• **EXERCISE**: Give all of the lines again, with nothing added or dropped.

• **AVAILABLE DATA**:
------------------------------------------------------------------------
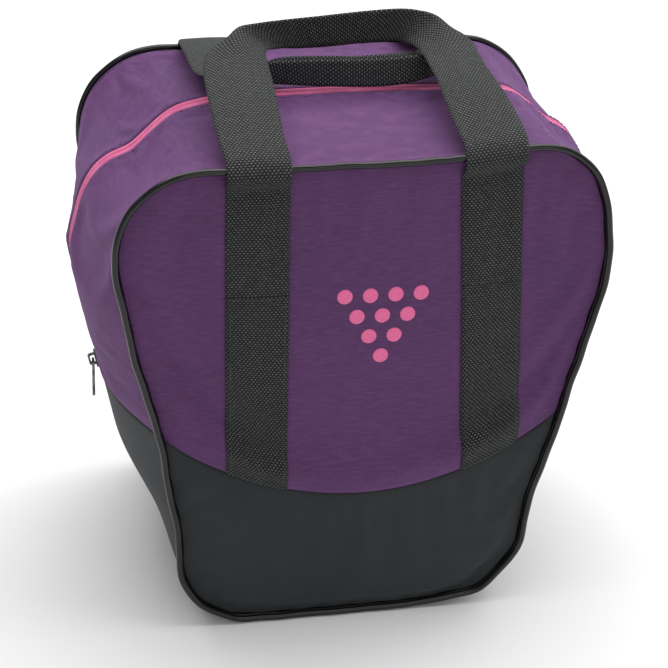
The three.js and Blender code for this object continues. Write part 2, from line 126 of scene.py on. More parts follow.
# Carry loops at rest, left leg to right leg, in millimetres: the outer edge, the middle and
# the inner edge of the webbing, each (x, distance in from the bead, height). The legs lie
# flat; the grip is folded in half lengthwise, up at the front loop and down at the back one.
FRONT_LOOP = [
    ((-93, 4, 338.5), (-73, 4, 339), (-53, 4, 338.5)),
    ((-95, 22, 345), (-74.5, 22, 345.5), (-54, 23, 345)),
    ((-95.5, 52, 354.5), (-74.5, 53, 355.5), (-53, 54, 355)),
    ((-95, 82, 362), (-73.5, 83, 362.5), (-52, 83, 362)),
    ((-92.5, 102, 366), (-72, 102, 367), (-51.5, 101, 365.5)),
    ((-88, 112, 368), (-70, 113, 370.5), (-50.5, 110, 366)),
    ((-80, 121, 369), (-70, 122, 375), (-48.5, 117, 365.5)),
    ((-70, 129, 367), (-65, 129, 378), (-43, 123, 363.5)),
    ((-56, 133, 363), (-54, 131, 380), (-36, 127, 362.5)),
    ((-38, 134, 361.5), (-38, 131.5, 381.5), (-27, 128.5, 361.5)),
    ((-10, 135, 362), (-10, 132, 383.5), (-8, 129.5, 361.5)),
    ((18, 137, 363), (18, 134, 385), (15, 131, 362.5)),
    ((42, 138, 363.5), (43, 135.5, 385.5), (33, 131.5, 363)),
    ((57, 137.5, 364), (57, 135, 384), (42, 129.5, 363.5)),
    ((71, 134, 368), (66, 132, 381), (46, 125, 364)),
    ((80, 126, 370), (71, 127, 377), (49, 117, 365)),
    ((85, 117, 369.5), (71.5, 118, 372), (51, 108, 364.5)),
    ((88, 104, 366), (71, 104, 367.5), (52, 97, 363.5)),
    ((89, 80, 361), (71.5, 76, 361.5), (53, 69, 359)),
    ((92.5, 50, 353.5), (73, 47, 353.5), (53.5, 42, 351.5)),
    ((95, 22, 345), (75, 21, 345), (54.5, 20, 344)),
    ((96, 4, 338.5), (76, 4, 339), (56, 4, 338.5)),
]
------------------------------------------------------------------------
• **FINAL ANSWER**:
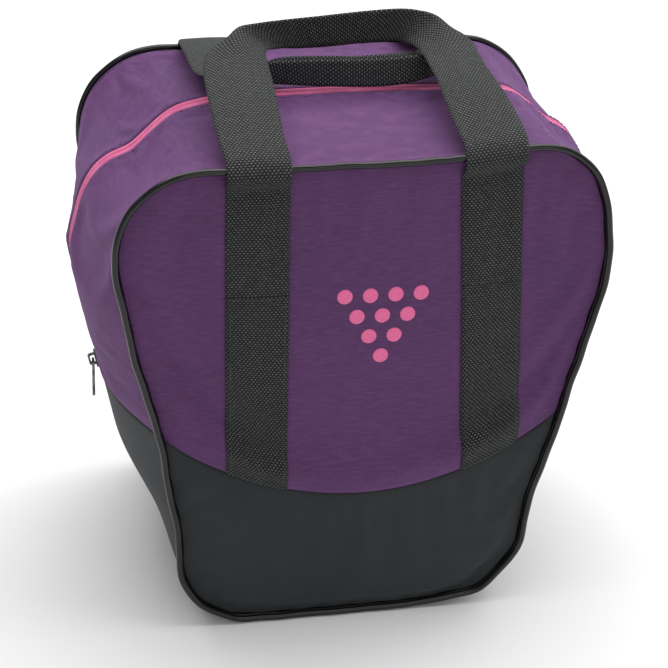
The three.js and Blender code for this object continues. Write part 2, from line 126 of scene.py on. More parts follow.
# Carry loops at rest, left leg to right leg, in millimetres: the outer edge, the middle and
# the inner edge of the webbing, each (x, distance in from the bead, height). The legs lie
# flat; the grip is folded in half lengthwise, up at the front loop and down at the back one.
FRONT_LOOP = [
    ((-93, 4, 338.5), (-73, 4, 339), (-53, 4, 338.5)),
    ((-95, 22, 345), (-74.5, 22, 345.5), (-54, 23, 345)),
    ((-95.5, 52, 354.5), (-74.5, 53, 355.5), (-53, 54, 355)),
    ((-95, 82, 362), (-73.5, 83, 362.5), (-52, 83, 362)),
    ((-92.5, 102, 366), (-72, 102, 367), (-51.5, 101, 365.5)),
    ((-88, 112, 368), (-70, 113, 370.5), (-50.5, 110, 366)),
    ((-80, 121, 369), (-70, 122, 375), (-48.5, 117, 365.5)),
    ((-70, 129, 367), (-65, 129, 378), (-43, 123, 363.5)),
    ((-56, 133, 363), (-54, 131, 380), (-36, 127, 362.5)),
    ((-38, 134, 361.5), (-38, 131.5, 381.5), (-27, 128.5, 361.5)),
    ((-10, 135, 362), (-10, 132, 383.5), (-8, 129.5, 361.5)),
    ((18, 137, 363), (18, 134, 385), (15, 131, 362.5)),
    ((42, 138, 363.5), (43, 135.5, 385.5), (33, 131.5, 363)),
    ((57, 137.5, 364), (57, 135, 384), (42, 129.5, 363.5)),
    ((71, 134, 368), (66, 132, 381), (46, 125, 364)),
    ((80, 126, 370), (71, 127, 377), (49, 117, 365)),
    ((85, 117, 369.5), (71.5, 118, 372), (51, 108, 364.5)),
    ((88, 104, 366), (71, 104, 367.5), (52, 97, 363.5)),
    ((89, 80, 361), (71.5, 76, 361.5), (53, 69, 359)),
    ((92.5, 50, 353.5), (73, 47, 353.5), (53.5, 42, 351.5)),
    ((95, 22, 345), (75, 21, 345), (54.5, 20, 344)),
    ((96, 4, 338.5), (76, 4, 339), (56, 4, 338.5)),
]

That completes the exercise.